The number of Americans filing for first-time unemployment benefits rose unexpectedly last week, but remained below 300,000 for the seventh consecutive week.
Jobless claims increased by 1,000 to a seasonally adjusted 250,000 in the week ended April 18, the Labor Department reported on Thursday. The median estimate of economists called for a decline to 290,000.
The four-week average for jobless claims – a less volatile measure of layoffs in the labour market – increased 1,850 to 284,500.
Weekly jobless claims provide a consistent summary of the number of workers making first-time claims for unemployment benefits. A drop in jobless claims is usually associated with stronger hiring trends, indicating employers are retaining workers to meet ongoing demand.
Declining jobless claims suggest employers are retaining workers in response to higher demand. Economists expect that more plentiful jobs and declining consumer prices will support household spending in the months ahead.
The number of Americans continuing to receive jobless benefits increased by 57,000 to 2.325 million in the week ended April 11 after reaching the lowest level since 2000 the week before.
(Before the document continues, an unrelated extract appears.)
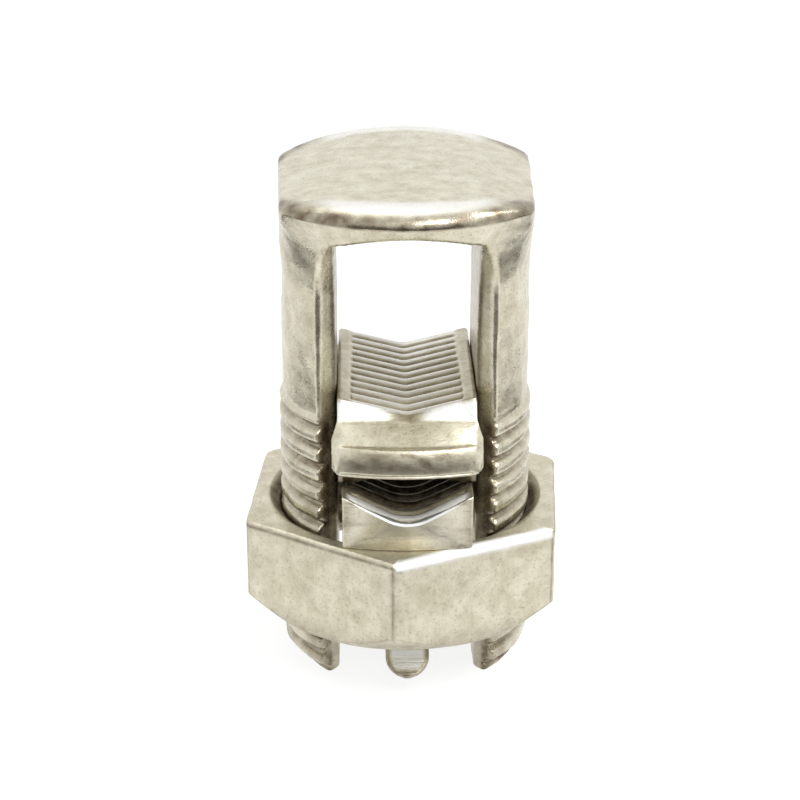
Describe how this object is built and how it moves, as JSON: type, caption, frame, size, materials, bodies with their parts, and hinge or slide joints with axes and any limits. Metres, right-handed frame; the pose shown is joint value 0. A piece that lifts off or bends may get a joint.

Jobless claims have now held below 300,000 for seven consecutive weeks, a sign the labour market was continually strengthening despite hitting a soft patch in March. Employers added only 126,000 nonfarm payrolls last month, the slowest pace of hiring since December 2013. Economists blame bad weather for much of the slowdown.
The unemployment rate held at 5.5 percent last month, official data showed. Latest forecasts from the Federal Reserve show a further drop in unemployment this year, giving policymakers enough leverage to begin normalizing monetary policy. The unemployment rate could fall to as low as 5.2 percent in 2015, according to the Fed’s revised summary of economic projections released in March.